Standard of reasonableness required for withholding consent
BARCLAYS v UNICREDIT [2012]
The Court applied an objective standard of reasonableness in deciding whether consent to the early termination of certain finance transactions had been reasonably withheld by one of the contracting parties.
Facts:
- The parties entered into three guarantees as part of a financial transaction under which B received quarterly fees in return for the guarantees. U had the option to terminate the guarantees in the event that a regulatory change affected the capital tax treatment of the guarantees. The right to terminate was subject to obtaining B’s consent; the decision whether to grant such consent was to be exercised by B in a ‘commercially reasonable manner’.
- B refused to give its consent as requested unless it was paid the balance of five years' fees (about €82 million). B claimed that there was a common understanding that it would be entitled to five years’ fees in the event of an early termination although no such understanding was written into the guarantees themselves (seemingly to avoid what was termed a ‘regulatory problem’). The guarantees could potentially have existed for 11, 19 and 19 years respectively. However, other termination rights existed in favour of U which came into effect at about the five year point.
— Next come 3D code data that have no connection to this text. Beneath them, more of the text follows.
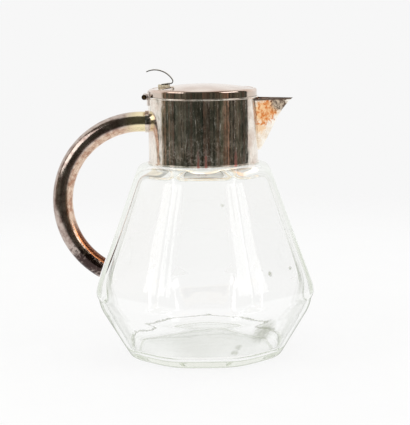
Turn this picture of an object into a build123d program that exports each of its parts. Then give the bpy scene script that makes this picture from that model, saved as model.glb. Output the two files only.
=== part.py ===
from build123d import *
import os
from math import asin, atan2, cos, degrees, radians, sin, sqrt, tan

# Orangeade jug: a faceted glass body with a silver-plated collar, V-shaped spout,
# open loop handle and hinged lid. Millimetres; the origin is the centre of the foot,
# +X points to the spout, -X to the handle and the hinge, +Z up.

# Glass body: flats face +X, -X, +Y and -Y. An apothem is the distance from the axis to a flat.
facet_count = 8
foot_apothem = 62.7
belly_apothem = 92.8
belly_height = 51.5
shoulder_height = 161.0
shoulder_ledge = 8.2
belly_bend = 34.0
shoulder_bend = 9.0
facet_edge_bend = 7.0
heel_bend = 5.0
wall_thickness = 4.6
floor_thickness = 11.5
inner_edge_bend = 12.0
inner_shoulder_bend = 14.0
floor_bend = 9.0

# The round mould parts that trim the facets into arches at the foot and at the shoulder
foot_turn_reveal = 1.8
foot_turn_angle = 49.0
shoulder_turn_reveal = 2.4
shoulder_turn_angle = 60.0
shoulder_turn_bend = 16.0
turn_reach_margin = 5.0

# Glass neck, which stands in the collar's foot, below the opening to the spout
cement_thickness = 2.3
neck_wall = 3.8
neck_height = 16.0
neck_lip_bend = 1.4
cement_drop = 1.5
opening_sill = 2.0

# Sheet metal and fits
sheet = 0.9
solder_gap = 0.08
seam_gap = 0.3
running_clearance = 0.05
swing_clearance = 0.35

# Collar
collar_radius = 45.6
collar_height = 55.4
top_bead_radius = 0.75
foot_bead_radius = 0.8
seam_height = shoulder_height + collar_height

# Spout: its top edge lies just under the collar's bead. Each point of the keel is a share of
# the spout's height and half width, and the keel's distance from the collar's wall there.
spout_drop = 2.1
spout_half_width = 16.5
spout_depth = 45.8
spout_reach = 29.2
spout_overlap = 1.8
spout_keel_foot = (0.06, 2.0)
spout_channel_foot = (0.14, 3.8)
spout_keel_low = (0.26, 7.3)
spout_keel_middle = (0.45, 11.8)
spout_keel_high = (0.74, 19.0)

# Handle: a round tube on a circular centreline, made of two half shells
handle_tube_radius = 8.35
handle_loop_radius = 66.3
handle_straight = 6.4
handle_drop = 20.7
handle_end_gap = 1.0
handle_sweep_angle = 165.0
ferrule_length = 2.4
ferrule_wall = 0.8

# Hinge: barrel along Y, outside the collar on the handle's side
hinge_pin_radius = 0.9
knuckle_radius = 2.2
hinge_standoff = 0.4
hinge_length = 22.0
centre_knuckle_length = 10.6
leaf_thickness = 0.8
collar_leaf_height = 7.0
lid_leaf_height = 4.2
pin_head_length = 0.35

# Lid
lid_step = 0.6
lid_rim_height = 6.3
lid_shoulder_bend = 2.2
flange_width = 3.3
dome_rise = 4.1
groove_depth = 0.4
skirt_depth = 4.5
skirt_thickness = 0.8

# Thumbpiece: a bent strip on a small pad. Its points are measured inwards from the lid's edge
# and up from the top of the dome.
thumb_width = 12.0
thumb_strip = 0.8
thumb_tip = (-1.2, 10.3)
thumb_top = (6.8, 11.8)
thumb_back = (16.8, 7.6)
thumb_turn = (20.4, 3.1)
thumb_fold = (17.8, 0.6)
thumb_leg_end = (11.0, -0.2)
thumb_fold_bend = 1.6
pad_length = 9.6

# Derived places
shoulder_apothem = collar_radius + shoulder_ledge
collar_bore = collar_radius - sheet
neck_radius = collar_bore - cement_thickness
neck_top = shoulder_height + neck_height
spout_top = seam_height - spout_drop
handle_axis_height = seam_height - handle_drop
handle_loop_x = -(collar_radius + handle_straight)
hinge_x = -(collar_radius + knuckle_radius + hinge_standoff)
lid_radius = collar_radius - lid_step
lid_base = seam_height + seam_gap
lid_rim_top = lid_base + lid_rim_height
dome_radius = lid_radius - flange_width
dome_edge_top = lid_rim_top - groove_depth
dome_top = dome_edge_top + dome_rise
far = 6 * belly_apothem


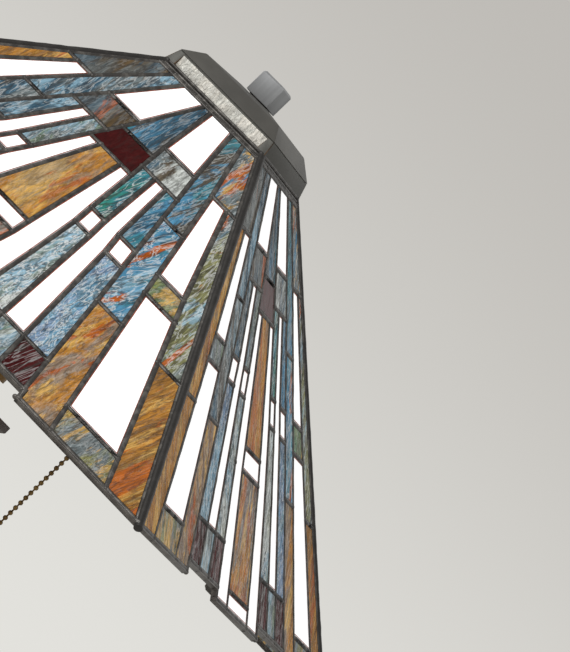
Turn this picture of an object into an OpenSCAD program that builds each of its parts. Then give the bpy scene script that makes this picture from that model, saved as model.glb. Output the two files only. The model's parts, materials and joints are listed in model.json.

- U argued that this condition by B was not a commercially reasonable ground for declining consent and discontinued payment under the guarantees.
- B then claimed that the guarantees had not been validly terminated as it had not consented to their early termination.
- It argued that it had behaved in a ‘commercially reasonable manner’ as the commercial reason for entering into the guarantees was to make profits from the transactions through its fees. Early termination would mean B would not receive the level of fees it had anticipated to its detriment and hence it was commercially reasonable for it to refuse to give its consent.
Decision:
- The Court held that B had withheld consent to early termination of the guarantees in a ‘commercially reasonable manner’ and that the guarantees had not been validly terminated.
- The principles developed in previous cases to determine whether consent has been unreasonably withheld, and which were applied to commercial contracts in Porton Capital v 3M [2011], also applied here.
- These principles are:
- there is an objective requirement of reasonableness;
- the burden is on the party seeking consent to show that the withholding of consent was unreasonable;
- the party withholding consent:
- has to show that a reasonable commercial man in its position might have reached the same decision;
- does not need to show its decision was justified;
- is entitled to consider its own commercial interests and does not have to carry out a balancing of interests exercise.
- Therefore the Court found that:
- B's decision whether to consent to early termination of the guarantees had to be commercially reasonable in an objective sense. It was not sufficient for B to show merely that the decision was made in good faith and was not arbitrary, capricious or irrational.
- The question was whether a reasonable commercial man in B's position might have reached such a decision.
- In determining what was commercially reasonable, B was entitled to take into account its own commercial interests. B was not obliged to carry out a balancing exercise between its interests and U's interests.
- B's commercial interests comprised its interest in earning profits from its fee income under the guarantees. B was entitled to refuse consent to protect that fee income for the remainder of a five year period on the basis that a reasonable commercial man might have reached the same decision, even though the Court found that there was no common understanding between the parties on this point.
- The Court clearly took the view that as other termination rights began to apply on or around the five year point that and other surrounding circumstances were sufficient justification for insisting upon the balance of five years’ fees being payable. However, that assumes that the risk of regulatory changes in the first five years effectively sat with U although there does not seem to us to be any strong basis for that in the drafting.
Points to Note:
- This decision confirmed that the same principles of an objective standard of reasonableness applied to the use of discretion in giving consent as in previous cases.
- To ensure that a balancing exercise does have to be undertaken when a decision regarding consent is to be made, use express wording to that effect within the contract. Alternatively, expressly state in the contract any specific factors which must be taken into account by the party from whom consent is sought.
- What this case illustrates is that there are certain circumstances in which the usual caveat of ‘such consent not to be unreasonably withheld’ makes little sense and offers little or no protection at all to the party required to obtain consent and different drafting is perhaps required.
- In March 2014 the Court of Appeal upheld the High Court's decision that B had been "commercially reasonable" when withholding its consent to early termination of guarantees and, specifically, that it was entitled to take primary account of its own interest in determining whether to consent to the termination.